Emerging waveguide-based holographic displays are among the most promising technologies to address the challenge of designing compact near-eye displays that produce perceptually realistic imagery. These displays are based on holographic principles6,7,8,9,10, which have been demonstrated to encode a static three-dimensional (3D) scene with a quality indistinguishable from reality in a thin film11 or to compress the functionality of an optical stack into a thin, lightweight holographic optical design12,13. Holographic displays also promise unique capabilities for near-eye displays, including per-pixel depth control, high brightness, low power and optical aberration correction capabilities, which have been explored using benchtop prototypes providing limited visual experiences14,15,16,17,18. Most recently, holographic near-eye displays based on thin optical waveguides have shown promise in enabling very compact form factors for near-eye displays19,20,21, although the image quality, the ability to produce 3D colour images or the étendue achieved by these proposals have been severely limited.

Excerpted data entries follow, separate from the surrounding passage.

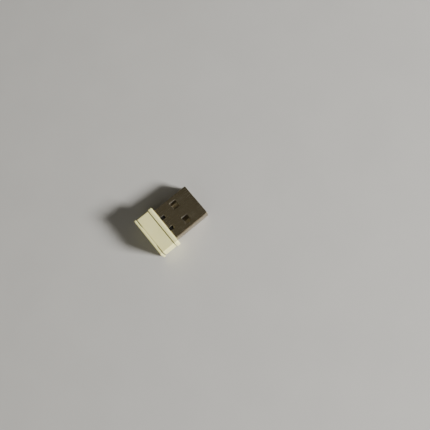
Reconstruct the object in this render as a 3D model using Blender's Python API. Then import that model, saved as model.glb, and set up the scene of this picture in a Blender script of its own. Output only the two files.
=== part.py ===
"""Nano USB network adapter: a Standard-A plug with a short moulded cap.

Plug frame (an empty called plug_axis): +X points out of the mouth of the plug,
Y runs across its width, +Z is the contact side, Z = 0 is the mid-plane of the
plug and X = 0 is the face of the cap that the shell comes out of.
All driving dimensions are millimetres and are turned into metres by MM.
"""
import math

import bmesh
import bpy
from mathutils import Vector

MM = 0.001

# ---------------------------------------------------------------- dimensions
# plug shell, folded from one strip of nickel-plated steel
PLUG_W = 12.0            # outside width of a Standard-A plug
PLUG_H = 4.5             # outside height of a Standard-A plug
PLUG_L = 13.2            # length that stands out of the cap
SHEET = 0.30             # sheet thickness
BEND_R = 0.36            # outside radius of the four bends
SHELL_TAIL = 2.25        # length of shell held inside the cap
COINED = 0.05            # the tail is pressed this much thinner, to slide into the cap
WINDOW_X = (5.50, 7.75)  # spring windows: along the plug
WINDOW_Y = (1.85, 4.50)  # spring windows: across, on both sides of the middle
NOTCH_X = (-1.10, 1.72)  # latch openings beside the cap
NOTCH_Y = (1.65, 2.85)
SEAM_GAP = 0.05          # butt joint of the folded sheet, on the underside

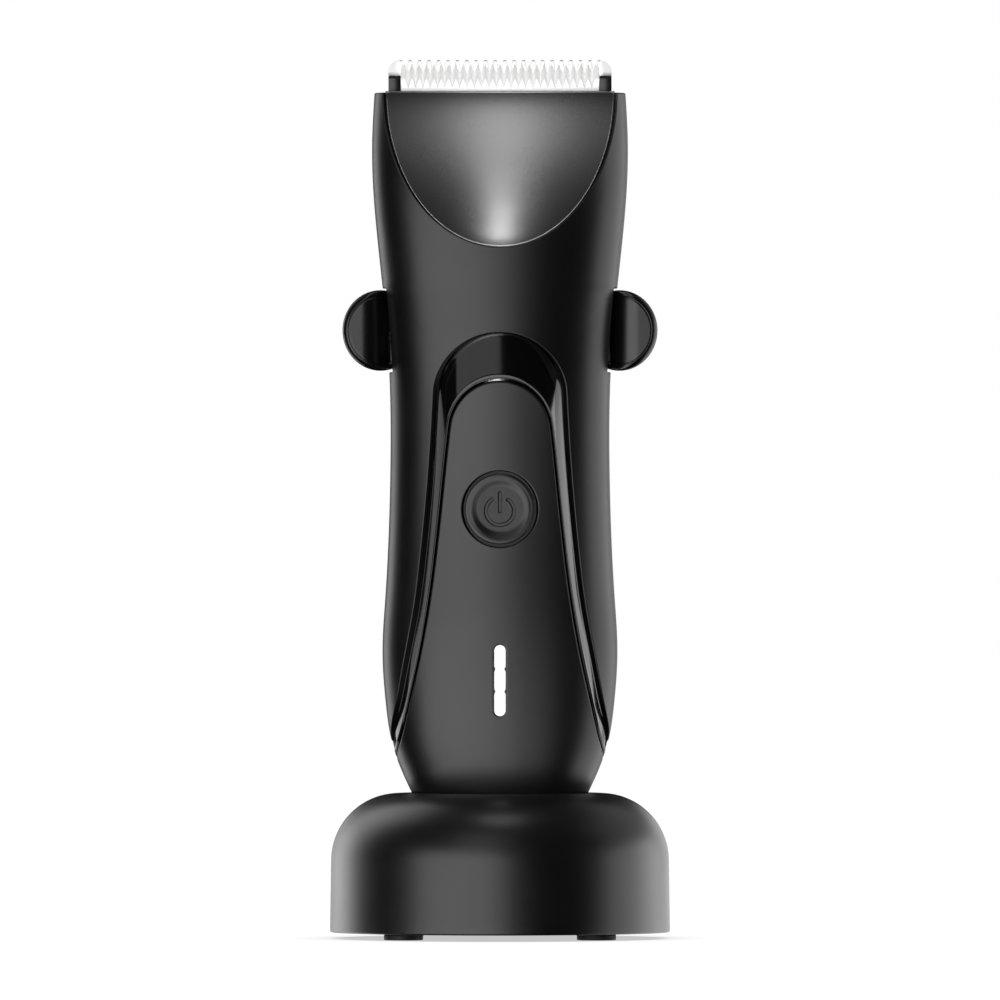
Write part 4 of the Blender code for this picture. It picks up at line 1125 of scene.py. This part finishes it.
# Moulded and pressed pieces whose CAD shape is right and only wants eased edges.
EASED = {"bottom_cap": 0.25, "chassis": 0.3, "upper_deck": 0.25, "drive_yoke": 0.25, "eccentric_cam": 0.2,
         "dock_cradle": 0.2, "dock_base_plate": 0.35, "battery_cell": 0.35, "motor": 0.35,
         "tact_switch": 0.15, "button_membrane": 0.15, "shaft_seal": 0.15, "main_pcb": 0.12,
         "dock_pcb": 0.12, "led_strip": 0.1, "dock_weight": 0.4, "usb_socket": 0.1, "motor_shaft": 0.1,
         "pin_barrel_left": 0.08, "pin_barrel_right": 0.08}
for name, width in EASED.items():
    add(eased(name, width), BODY_OF[name], SLOT_OF[name], name)


def screw(name, place, axis, head, shank, steps=48):
    """A round-headed screw with a six-lobed socket and rolled threads.

    head is (radius, top, underside) and shank (radius, end), heights along the axis.
    """
    wide, top, under = head
    thin, end = shank
    way = 1 if top > under else -1
    turns = circle_turns(steps)
    lobes = 1 + 0.16 * np.cos(6 * turns)
    socket, deep = 0.45 * wide, 0.55 * abs(top - under)
    hollow = ((0.02, deep), (0.9 * socket, deep), (socket, deep * 0.9), (socket, 0.06), (1.06 * socket, 0.0))
    shapes = [(lobes * r, top - way * d) for r, d in hollow]
    plain = np.ones(steps)
    ease = 0.3 * abs(top - under)
    for t in np.linspace(0, math.pi / 2, 5):
        shapes.append((plain * (wide - ease + ease * math.sin(t)), top - way * ease * (1 - math.cos(t))))
    shapes += [(plain * wide, under), (plain * thin, under)]
    pitch = 0.5
    count = int((abs(end - under) - 0.8) / pitch)
    for i in range(count):
        at = under - way * (0.3 + pitch * i)
        shapes += [(plain * thin * r, at - way * d) for r, d in ((0.84, 0.0), (1.0, 0.2), (1.0, 0.26))]
    shapes += [(plain * thin * 0.8, end + way * 0.35), (plain * thin * 0.3, end), (plain * 0.01, end)]
    return mesh_object(name, *rings_mesh(turned_rings(shapes, place, axis, steps)), smooth_angle=35)


# the round-ended charging pins and the contacts that they touch, as (radius, height)
PIN_X = 4.0
PIN = [(0.7, 10.6), (0.85, 10.75),
       *[(0.85 * math.cos(t), 17.2 + 0.5 * math.sin(t)) for t in np.linspace(0, math.pi / 2, 8)[:-1]],
       (0.0, 17.7)]
CONTACT = [(0.0, 18.12), (0.5, 18.08), (0.9, 18.0), (1.1, 18.0), (1.24, 18.06), (1.3, 18.2),
           (1.3, 20.85), (1.15, 21.0), (0.0, 21.0)]

for i, (x, y) in enumerate(POSTS, 1):
    add(screw(f"plate_screw_{i}", (x, y, 0), "Z", (2.2, 1.5, 2.9), (1.0, 10.0)), "dock", "steel",
        f"base_screw_{i}")
for i, (x, z) in enumerate([(side * 11.7, z) for z in (44.0, 92.0) for side in (-1, 1)], 1):
    add(screw(f"circuit_screw_{i}", (x, 0, z), "-Y", (1.6, 9.0, 8.5), (0.7, 3.5)), "handle", "steel",
        f"board_screw_{i}")
for side, word in ((-1, "left"), (1, "right")):
    add(screw(f"blade_screw_{word}", (side * SCREW_X, 0, SCREW_Z), "-Y", (2.0, -4.4, -3.4), (1.1, 0.1)),
        "head", "steel", f"comb_screw_{word}")
    add(lathe(f"sprung_pin_{word}", PIN, (side * PIN_X, 0, 0), steps=48), f"dock_pin_{word}",
        "gold_contact", f"dock_pin_{word}")
    add(lathe(f"foot_contact_{word}", CONTACT, (side * PIN_X, 0, 0), steps=48), "handle", "gold_contact",
        f"charge_contact_{word}")

# the socket's tongue, with its row of contact pads
tongue = boxed("socket_tongue", (-3.2, 27.2, USB_Z - 0.35), (3.2, 32.2, USB_Z + 0.35), 0.12)
add(tongue, "dock", "inner_plastic")
PADS, PAD_PITCH, PAD_HALF = 8, 0.72, 0.18
for i in range(PADS):
    x = (i - (PADS - 1) / 2) * PAD_PITCH
    low, high = (x - PAD_HALF, 28.4, USB_Z + 0.3), (x + PAD_HALF, 31.9, USB_Z + 0.42)
    add(boxed(f"socket_pad_{i + 1}", low, high, 0.04, 2), "dock", "gold_contact")


# ---------------- the rest of the CAD nodes
for name, cad in frame["nodes"].items():
    if not cad.hide_render:
        cad.data.materials.clear()
        cad.data.materials.append(MATERIALS[SLOT_OF[name]])


# ---------------- floor, light and camera
def area_light(name, azimuth, elevation, distance, size, radiance, target):
    """A soft box that looks at a target from an azimuth and an elevation, in degrees."""
    a, e = math.radians(azimuth), math.radians(elevation)
    back = Vector((math.sin(a) * math.cos(e), -math.cos(a) * math.cos(e), math.sin(e)))
    data = bpy.data.lights.new(name, "AREA")
    data.shape = "RECTANGLE"
    data.size, data.size_y = size
    data.energy = radiance * math.pi * size[0] * size[1]
    made = bpy.data.objects.new(name, data)
    bpy.context.scene.collection.objects.link(made)
    made.location = Vector(target) + back * distance
    made.rotation_mode = "QUATERNION"
    made.rotation_quaternion = back.to_track_quat("Z", "Y")
    made.visible_camera = False
    return made


def box_light(name, azimuths, elevations, radiance, distance, target):
    """A soft box that spans a range of azimuths and elevations, as seen from the object."""
    halves = [math.radians(last - first) / 2 for first, last in (azimuths, elevations)]
    size = [2 * distance * math.tan(half) for half in halves]
    return area_light(name, sum(azimuths) / 2, sum(elevations) / 2, distance, size, radiance, target)


def linked(light, part, state, *names):
    """Makes a light take in some pieces only (INCLUDE), or pass over them (EXCLUDE).

    part is receiver for what it falls on, or blocker for what shades it.
    """
    group = bpy.data.collections.new(f"{light.name}_{part}")
    for name in names:
        group.objects.link(bpy.data.objects[name])
    setattr(light.light_linking, f"{part}_collection", group)
    for row in group.collection_objects:
        row.light_linking.link_state = state


BLADES = ("comb_plate", "cutter_plate")
HEAD, BLADE, WHOLE = (0, -0.012, 0.15), (0, 0, 0.172), (0, 0, 0.09)

# lights for everything but the blades: azimuths, elevations, radiance, other pieces they pass over
SOFT_BOXES = {
    "key": ((-60, 3), (-35, 15), 3.0, ("head_front",)),
    "key_upper": ((-30, 0), (15, 50), 0.9, ("head_front", "bevelled_band")),
    "right": ((75, 140), (-45, 15), 2.1, ()),
    "right_upper": ((90, 150), (15, 50), 0.55, ()),
    "right_rear": ((140, 172), (-45, 15), 0.7, ()),
    "left_rim": ((-150, -120), (-45, 15), 1.9, ()),
    "left_rim_upper": ((-150, -120), (15, 50), 0.85, ()),
}
for name, (azimuths, elevations, radiance, shunned) in SOFT_BOXES.items():
    box = box_light(name, azimuths, elevations, radiance, 1.5, WHOLE)
    linked(box, "receiver", "EXCLUDE", *BLADES, *shunned)
overhead = area_light("overhead", 0, 90, 0.33, (0.10, 0.14), 3.6, (0, -0.12, 0.09))
linked(overhead, "receiver", "EXCLUDE", "head_front", "control_panel", "bevelled_band", *BLADES)

# lights for a few pieces each: azimuths, elevations, radiance, distance, target, pieces
FILLS = {
    "fan_low": ((-5, 4), (20, 40), 20.0, 1.0, HEAD, ("head_front",)),
    "fan_middle": ((-6, 4), (40, 60), 25.0, 1.0, HEAD, ("head_front",)),
    "fan_high": ((-6, 5), (60, 85), 24.0, 1.0, HEAD, ("head_front",)),
    "blade_front": ((-12, 8), (-22, 4), 22.0, 0.25, BLADE, BLADES),
    "blade_rear": ((150, 210), (0, 40), 3.0, 0.5, BLADE, BLADES),
    "panel_fill": ((3, 31), (-50, 0), 1.1, 1.5, WHOLE, ("control_panel", "power_cap")),
    "band_left": ((-125, -102), (-45, 15), 0.9, 1.5, WHOLE, ("bevelled_band",)),
    "band_right": ((80, 130), (-45, 15), 2.4, 1.5, WHOLE, ("bevelled_band",)),
    "band_top": ((-58, -2), (12, 40), 1.0, 1.5, WHOLE, ("bevelled_band",)),
    "dock_left": ((-170, -110), (-45, 15), 1.2, 1.5, WHOLE, ("dock_dome",)),
    "dock_right": ((110, 170), (-45, 15), 1.0, 1.5, WHOLE, ("dock_dome",)),
    "dock_shoulder": ((-150, -110), (15, 60), 1.1, 1.5, WHOLE, ("dock_dome",)),
}
for name, (azimuths, elevations, radiance, distance, target, pieces) in FILLS.items():
    box = box_light(name, azimuths, elevations, radiance, distance, target)
    linked(box, "receiver", "INCLUDE", *pieces)
    if name.startswith("band"):
        linked(box, "blocker", "EXCLUDE", "housing_front")


def floor_material():
    """A pale, even floor that darkens a little where the dock shades it."""
    made, tree, shader = blank("pale_floor")
    shade = node(tree, "ShaderNodeAmbientOcclusion", {"Distance": 0.03}, samples=8).outputs["AO"]
    cloud = ramp(tree, noise(tree, 60.0), 0.99, 1.0)
    glow = sums(tree, "MULTIPLY", ramp(tree, shade, 0.55, 1.03, 0.0, 0.9), cloud)
    fill(tree, shader, {"Emission Strength": glow, "Emission Color": (1, 1, 1, 1), "Roughness": 0.9,
                        "Base Color": (0.1, 0.1, 0.1, 1), "Specular IOR Level": 0.0})
    return made


bpy.ops.mesh.primitive_circle_add(vertices=128, radius=3.0, fill_type="NGON", location=(0, 0, -0.00005))
floor = bpy.context.object
floor.name = "floor"
floor.data.materials.append(floor_material())
floor.visible_glossy = False
floor.visible_diffuse = False

world = bpy.data.worlds.new("studio")
bpy.context.scene.world = world
world.use_nodes = True
sky = world.node_tree
sky.nodes.clear()
seen = node(sky, "ShaderNodeLightPath").outputs["Is Camera Ray"]
level = ramp(sky, seen, 0.006, 1.0, 0.0, 1.0)
background = node(sky, "ShaderNodeBackground", {"Color": (1, 1, 1, 1), "Strength": level})
node(sky, "ShaderNodeOutputWorld", {"Surface": background.outputs["Background"]})

FRAME_HEIGHT = 0.2  # what the picture spans at the object
CAMERA_DISTANCE = 4.0
camera = bpy.data.objects.new("camera", bpy.data.cameras.new("camera"))
bpy.context.scene.collection.objects.link(camera)
SENSOR = 36
camera.data.sensor_width = SENSOR
camera.data.lens = SENSOR * CAMERA_DISTANCE / FRAME_HEIGHT
camera.data.clip_end = 20
camera.location = (0, -CAMERA_DISTANCE, 0.0876)
camera.rotation_euler = (math.pi / 2, 0, 0)
bpy.context.scene.camera = camera
bpy.context.scene.view_settings.view_transform = "Standard"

A fundamental problem of all digital holographic displays is the limited space–bandwidth product, or étendue, offered by current spatial light modulators (SLMs)22,23. In practice, a small étendue fundamentally limits how large of a field of view and range of possible pupil positions, that is, eyebox, can be achieved simultaneously. While the field of view is crucial for providing a visually effective and immersive experience, the eyebox size is important to make this technology accessible to a diversity of users, covering a wide range of facial anatomies as well as making the visual experience robust to eye movement and device slippage on the user’s head. A plethora of approaches for étendue expansion of holographic displays has been explored, including pupil replication as well as the use of static phase or amplitude masks20,24,25,26,27,28. By duplicating or randomly mixing the optical signal, however, these approaches do not increase the effective degrees of freedom of the (correlated) optical signals, which is represented by the rank of the mutual intensity (MI)29,30,31 (Supplementary Note 2). Hence, the image quality achieved by these approaches is typically poor, and perceptually important ocular parallax cues are not provided to a user32.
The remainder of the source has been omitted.